**BRIEF:**
Find and copy lines holding "down".

**RECORDS PROVIDED:**
[Begin]
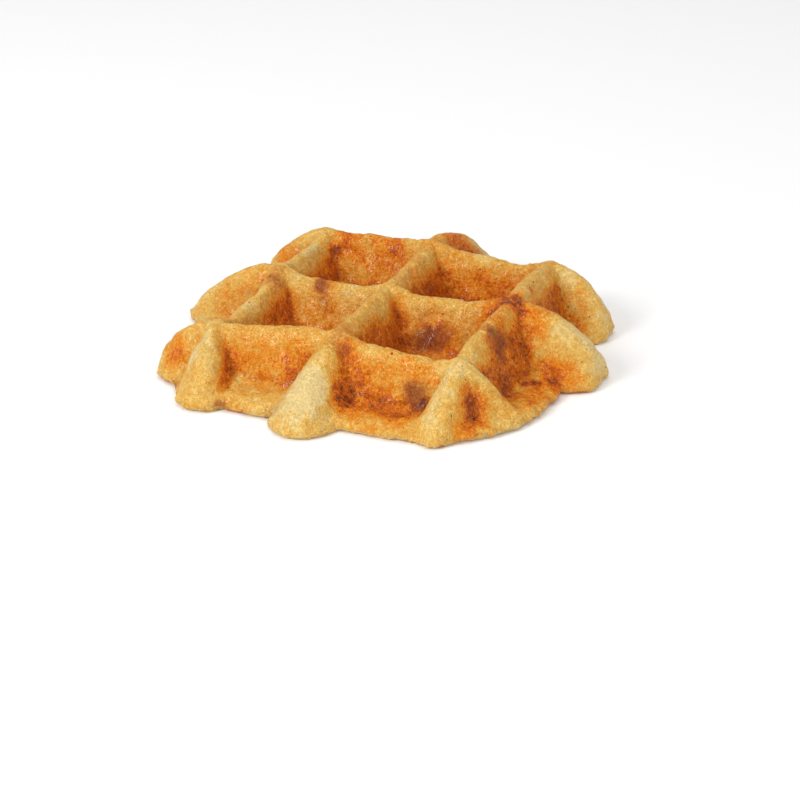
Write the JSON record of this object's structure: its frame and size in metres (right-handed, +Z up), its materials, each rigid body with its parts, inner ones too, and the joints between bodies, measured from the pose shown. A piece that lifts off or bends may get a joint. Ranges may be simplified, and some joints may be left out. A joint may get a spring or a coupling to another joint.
{
  "type": "waffle",
  "caption": "Round deep-pocket waffle with crossed ridges on its upper side, a lobed edge and a flat underside.",
  "frame": {"origin": "centre of the waffle's bounding box, on the flat underside that it rests on", "axes": "+Z up, the shortest extent; +X and +Y along the two sets of ridges"},
  "size_m": [0.1012, 0.1008, 0.0182],
  "materials": {
    "crust": "baked crust, slightly glossy"
  },
  "bodies": {
    "root": {"waffle": "crust"}
  },
  "joints": []
}
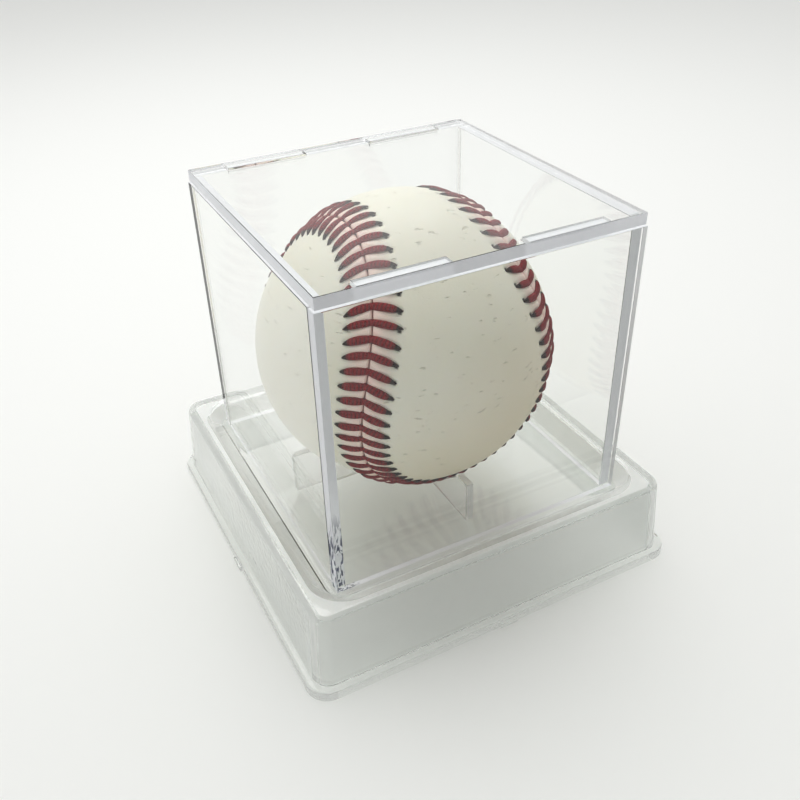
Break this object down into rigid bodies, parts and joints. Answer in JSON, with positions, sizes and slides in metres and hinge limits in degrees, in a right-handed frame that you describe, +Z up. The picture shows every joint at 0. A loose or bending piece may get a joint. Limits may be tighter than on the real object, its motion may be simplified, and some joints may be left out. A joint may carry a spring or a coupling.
{
  "type": "baseball display case",
  "caption": "Clear square display case: a lift-off cover with a tabbed lid on a hollow pedestal tray, with cradle fins holding a stitched leather ball.",
  "frame": {"origin": "centre of the footprint, on the surface that the case stands on", "axes": "+Z up through the lid; -Y is the front, square to a wall that carries two tabs; +X to the right seen from the front"},
  "size_m": [0.1074, 0.1074, 0.0976],
  "materials": {
    "moulded_clear_plastic": "clear injection-moulded polystyrene, glossy, faint grey-green tint, slightly wavy",
    "clear_sheet_plastic": "clear polished sheet, faint lavender-grey at the bonded edges",
    "cream_leather": "cream-white cowhide, fine grain, light scuffs, satin",
    "red_thread": "waxed red cotton thread, satin",
    "wool_winding": "tightly wound wool yarn, matt",
    "pill_rubber": "moulded rubber over cork, matt"
  },
  "bodies": {
    "pedestal": {"base_tray": "moulded_clear_plastic", "cradle_fin_front": "moulded_clear_plastic", "cradle_fin_right": "moulded_clear_plastic", "cradle_fin_back": "moulded_clear_plastic", "cradle_fin_left": "moulded_clear_plastic"},
    "cover": {"cover_lid": "clear_sheet_plastic", "cover_wall_front": "clear_sheet_plastic", "cover_wall_back": "clear_sheet_plastic", "cover_wall_left": "clear_sheet_plastic", "cover_wall_right": "clear_sheet_plastic"},
    "ball": {"ball_pill": "pill_rubber", "ball_winding": "wool_winding", "ball_leather_a": "cream_leather", "ball_leather_b": "cream_leather", "ball_stitching": "red_thread"}
  },
  "joints": [
    {"name": "cover_lift", "type": "slide", "parent": "pedestal", "child": "cover", "axis": [0, 0, 1], "range_m": [0, 0.08]},
    {"name": "ball_turn", "type": "hinge", "parent": "pedestal", "child": "ball", "pos_m": [0, 0, 0.0571], "axis": [0, 0, 1], "continuous": true}
  ]
}
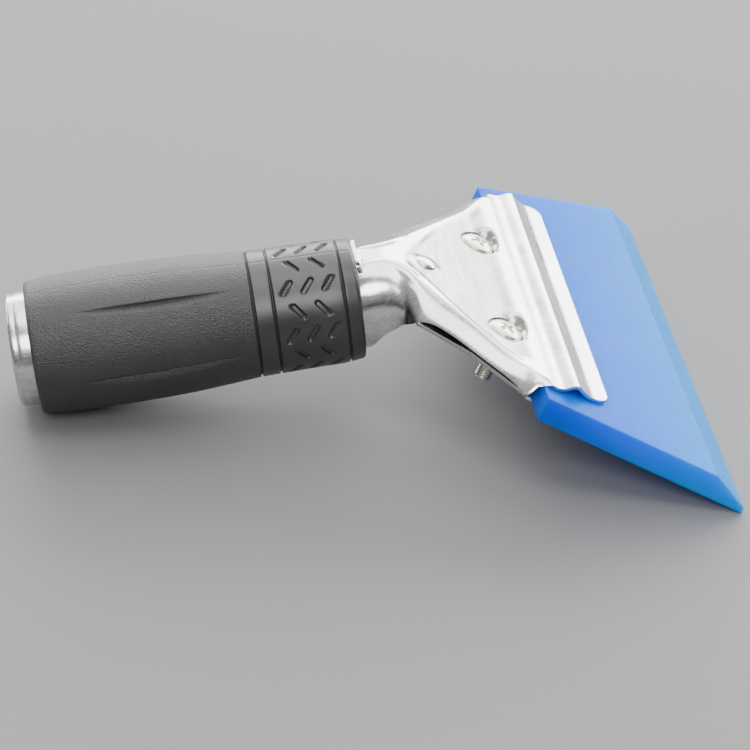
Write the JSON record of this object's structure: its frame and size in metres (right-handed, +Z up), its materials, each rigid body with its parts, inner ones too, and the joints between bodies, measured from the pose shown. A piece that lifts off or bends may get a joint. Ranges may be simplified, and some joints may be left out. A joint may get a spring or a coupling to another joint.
{
  "type": "squeegee applicator",
  "caption": "Hand squeegee: a soft tapered blade clamped in a bent metal head on a short rubber-gripped socket handle.",
  "frame": {"origin": "centre of the footprint box at the surface that the tool rests on, lying on the blade's working edge and the heel of the grip", "axes": "+X towards the blade's working edge, +Y across the tool, +Z up; the blade slopes down 22.8 degrees towards its edge and the handle axis rises 6.4 degrees towards the head"},
  "size_m": [0.1658, 0.127, 0.0388],
  "materials": {
    "urethane": "translucent blue polyurethane, satin top, clear saturated cut ends",
    "stainless": "polished stamped stainless sheet",
    "tube_steel": "drawn tube, satin",
    "ferrule_steel": "bright rolled ring",
    "grip_rubber": "matt moulded rubber, leathery grain at the rear, smooth front",
    "jaw_steel": "stamped stainless sheet",
    "zinc_screw": "zinc plated, faintly yellow",
    "zinc_nut": "zinc plated"
  },
  "bodies": {
    "handle": {"upper_shell": "stainless", "handle_tube": "tube_steel", "butt_ferrule": "ferrule_steel", "rubber_grip": "grip_rubber", "fulcrum_rivet": "stainless"},
    "lower_jaw": {"lower_jaw": "jaw_steel", "clamp_nut_near": "zinc_nut", "clamp_nut_far": "zinc_nut"},
    "blade": {"blade": "urethane"},
    "screw_near": {"clamp_screw_near": "zinc_screw"},
    "screw_far": {"clamp_screw_far": "zinc_screw"}
  },
  "joints": [
    {"name": "jaw_open", "type": "hinge", "parent": "handle", "child": "lower_jaw", "pos_m": [0.01519, 0, 0.02767], "axis": [0, 1, 0], "range_deg": [0, 2.5]},
    {"name": "screw_near_turn", "type": "hinge", "parent": "handle", "child": "screw_near", "pos_m": [0.03445, -0.0198, 0.02704], "axis": [0.3881, 0, 0.9216], "range_deg": [0, 410]},
    {"name": "screw_far_turn", "type": "hinge", "parent": "handle", "child": "screw_far", "pos_m": [0.03445, 0.0198, 0.02704], "axis": [0.3881, 0, 0.9216], "range_deg": [0, 410]},
    {"name": "blade_slide", "type": "slide", "parent": "handle", "child": "blade", "axis": [0.9216, 0, -0.3881], "range_m": [0, 0.025]}
  ],
  "couplings": [
    {"joint": "screw_near_turn", "follows": "jaw_open", "ratio": 161.57},
    {"joint": "screw_far_turn", "follows": "jaw_open", "ratio": 161.57}
  ]
}
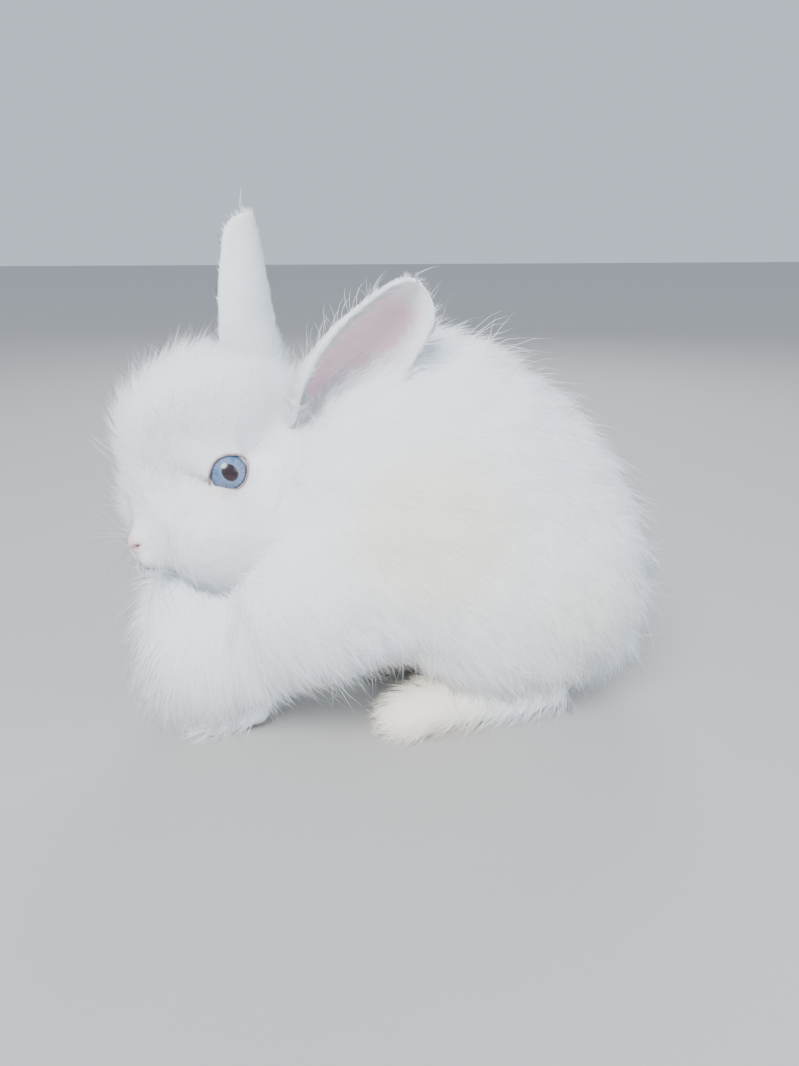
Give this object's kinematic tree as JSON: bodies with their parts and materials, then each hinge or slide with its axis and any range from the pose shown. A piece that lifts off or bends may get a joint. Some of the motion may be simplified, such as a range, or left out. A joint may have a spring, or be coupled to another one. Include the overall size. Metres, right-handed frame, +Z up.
[End]
**RESPONSE BELOW:**
Break this object down into rigid bodies, parts and joints. Answer in JSON, with positions, sizes and slides in metres and hinge limits in degrees, in a right-handed frame that you describe, +Z up. The picture shows every joint at 0. A loose or bending piece may get a joint. Limits may be tighter than on the real object, its motion may be simplified, and some joints may be left out. A joint may carry a spring or a coupling.
  "frame": {"origin": "centre of the footprint box at the surface that the tool rests on, lying on the blade's working edge and the heel of the grip", "axes": "+X towards the blade's working edge, +Y across the tool, +Z up; the blade slopes down 22.8 degrees towards its edge and the handle axis rises 6.4 degrees towards the head"},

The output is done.